Wa lanaa a’maalunaa wa lakum a’maalukum (“Bagi kami semua amalan-amalan kami, dan bagimu amalan-amalan kamu.”) artinya kami berlepas diri dari kalian dan yang kalian sembah, dan kalian juga berlepas diri dari kami. Sebagaimana firman-Nya dalam ayat yang lain yang artinya: “Jika mereka mereka mendustakanmu, maka katakanlah: ‘Bagiku amalku dan bagimu amalmu. Kamu terlepas dari apa yang aku kerjakan dan aku pun terlepas dari apa yang kamu kerjakan. “‘ (QS. Yunus: 41).
Dan dalam surat al-Baqarah ini, Allah berfirman: Wa lanaa a’maalunaa wa lakum a’maalukum wa nahnu laHuu mukhlisuun (“Bagi kami semua amalan-amalan kami, dan bagimu amalan-amalan kamu dan hanya kepada-Nya kami mengikhlaskan hati,”) yaitu dalam beribadah dan menghadapkan diri.

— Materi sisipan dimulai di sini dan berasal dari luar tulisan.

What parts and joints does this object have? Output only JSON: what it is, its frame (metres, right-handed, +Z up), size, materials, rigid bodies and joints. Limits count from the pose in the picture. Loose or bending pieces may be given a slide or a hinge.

Kemudian Allah Ta’ala mengingkari pengakuan mereka bahwasanya Ibrahim as. serta para nabi yang disebutkan sesudahnya, al-Asbath menganut agama mereka, baik agama Yahudi ataupun agama Nasrani, dan juga Dia berfirman: qul a antum a’lamu amillaaHi (“Apakah kamu yang lebih tahu ataukah Allah?”) maksudnya, tetapi Allah yang lebih mengetahui. Dan Dia telah memberitahukan bahwa mereka bukan penganut agama Yahudi atau nasrani sebagaimana firman-Nya yang artinya: “Ibrahim bukan seorang Yahudi dan bukan (pula) seorang Nasrani, akan tetapi ia adalah seorang yang lurus lagi berserah diri (kepada Allah) dan sekali-kali bukanlah dia termasuk golongan orang-orang musyrik.” (QS. Ali Imraan: 67)

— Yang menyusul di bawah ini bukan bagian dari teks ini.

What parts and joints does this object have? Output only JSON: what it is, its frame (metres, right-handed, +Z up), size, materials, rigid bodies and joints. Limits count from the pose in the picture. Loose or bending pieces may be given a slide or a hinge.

Dan firman Allah selanjutnya, wa mallaaHu bighaafilin ‘ammaa ta’maluun (“Dan Allah sekali-kali tiada lengah terhadap apa yang kamu kerjakan.”) Yang demikian itu merupakan ancaman yang sangat keras. Yakni bahwa ilmu Allah Ta’ala meliputi semua amal perbuatan kalian dan Dia akan memberikan balasan atasnya.

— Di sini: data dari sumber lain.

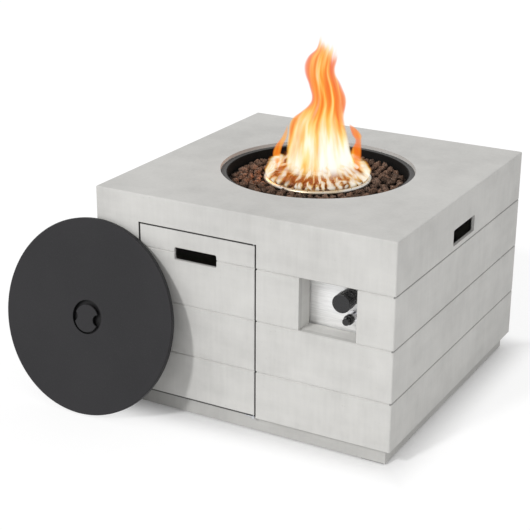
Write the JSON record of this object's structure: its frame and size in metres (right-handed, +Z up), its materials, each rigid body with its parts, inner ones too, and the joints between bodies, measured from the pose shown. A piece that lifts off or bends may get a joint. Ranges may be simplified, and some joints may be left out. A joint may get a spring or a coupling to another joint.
{
  "type": "gas fire pit table",
  "caption": "Square outdoor gas fire table with grooved cement sides, round fire bowl with lava rock, tank door, recessed controls and a round metal lid leaned against it.",
  "frame": {"origin": "centre of the cabinet's square footprint, on the floor", "axes": "+Z up; the front with the tank door and the controls faces -Y; +X is to the right seen from the front"},
  "size_m": [1.0545, 0.9392, 0.57],
  "materials": {
    "concrete": "light grey trowelled cement, matt",
    "base_wood": "plain board",
    "foot_rubber": "matt black",
    "black_coat": "satin black heat-resisting paint",
    "charcoal_coat": "fine satin charcoal powder coat",
    "zinc_steel": "zinc plated",
    "burner_steel": "stainless, slightly heat tinted",
    "lava_stone": "rough porous",
    "plate_steel": "bright brushed stainless",
    "black_plastic": "black, low gloss",
    "cast_alloy": "as cast",
    "brass": "machined",
    "pipe_metal": "drawn",
    "chrome": "polished",
    "ceramic": "plain",
    "sensor_metal": "copper"
  },
  "bodies": {
    "cabinet": {"top_slab": "concrete", "front_panel": "concrete", "back_panel": "concrete", "right_panel": "concrete", "left_panel": "concrete", "corner_posts": "base_wood", "plinth_front": "concrete", "plinth_back": "concrete", "plinth_left": "concrete", "plinth_right": "concrete", "base_board": "base_wood", "feet": "foot_rubber", "tank_ring": "zinc_steel", "pivot_bush": "brass", "pivot_bracket": "zinc_steel", "magnet_catch": "black_plastic", "cabinet_screws": "zinc_steel", "fire_pan": "black_coat", "heat_shield": "zinc_steel", "shield_studs": "zinc_steel", "lava_bed": "lava_stone", "lava_rocks": "lava_stone", "burner_ring": "burner_steel", "burner_spokes": "burner_steel", "burner_hub": "burner_steel", "inlet_nipple": "burner_steel", "nipple_nuts": "zinc_steel", "air_mixer": "cast_alloy", "gas_elbow": "brass", "gas_pipe": "pipe_metal", "pipe_nuts": "brass", "sensor_bracket": "zinc_steel", "electrode": "ceramic", "thermocouple": "sensor_metal", "niche_liner": "concrete", "control_plate": "plate_steel", "knob_bezel": "black_plastic", "valve_body": "cast_alloy", "gas_inlet": "brass", "igniter_body": "chrome", "igniter_ring": "chrome", "igniter_cap": "black_plastic"},
    "door": {"door_panel": "concrete", "pivot_pins": "zinc_steel", "strike_plate": "zinc_steel"},
    "lid": {"lid_plate": "charcoal_coat", "lid_cup": "charcoal_coat", "lid_grip": "charcoal_coat", "lid_screw": "zinc_steel"},
    "collar": {"return_collar": "brass"},
    "knob": {"control_knob": "black_plastic", "valve_stem": "pipe_metal"},
    "button": {"igniter_button": "black_plastic"}
  },
  "joints": [
    {"name": "door_swing", "type": "hinge", "parent": "cabinet", "child": "door", "pos_m": [0.039, -0.4015, 0.0515], "axis": [0, 0, 1], "range_deg": [0, 100]},
    {"name": "lid_lift_off", "type": "slide", "parent": "door", "child": "lid", "axis": [0, -1, 0], "range_m": [0, 0.35]},
    {"name": "knob_push", "type": "slide", "parent": "cabinet", "child": "collar", "axis": [0, 1, 0], "range_m": [0, 0.0035], "stiffness_N_per_m": 900, "springref_m": -0.005},
    {"name": "knob_turn", "type": "hinge", "parent": "collar", "child": "knob", "pos_m": [0.267, -0.398, 0.391], "axis": [0, -1, 0], "range_deg": [0, 200]},
    {"name": "igniter_push", "type": "slide", "parent": "cabinet", "child": "button", "axis": [0, 1, 0], "range_m": [0, 0.005], "stiffness_N_per_m": 800, "springref_m": -0.005}
  ]
}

Lebih lanjut Dia berfirman: tilka ummatun qad khalat (“Itu adalah umat yang telah lalu.”) Maksudnya, mereka telah lewat. laHaa maa kasabat walakum maa kasabtum (“Baginya apa yang telah diusahakannya dan bagimu apa yang telah kamu usahakan.”) Maksudnya, bagi mereka amal perbuatan mereka dan bagi kalian pula amal perbuatan kalian.” Wa laa tus-aluuna ‘ammaa kaanuu ya’maluuun (“Dan kamu tidak akan diminta pertanggungan jawab tentang apa yang telah mereka kerjakan.”) Pengakuan kalian sebagai anak keturunan mereka tidak akan berguna bagi kalian tanpa mengikuti mereka. Dan janganlah kalian tertipu dengan sekedar mengaku bernasab kepada mereka, kecuali jika kalian mentaati perintah-perintah Allah, sebagaimana yang telah mereka lakukan, juga mengikuti para rasul-Nya yang diutus untuk menyampaikan kabar gembira dan peringatan. Karena barangsiapa yang kafir terhadap salah satu nabi, berarti ia telah kafir terhadap seluruh rasul, apalagi kepada penghulu para nabi, penutup para rasul dan utusan Rabb semesta alam, kepada seluruh para mukallaf dari bangsa manusia dan juga jin. Semoga shalawat dan salam dilimpahkan Allah kepada beliau, juga kepada seluruh nabi Allah.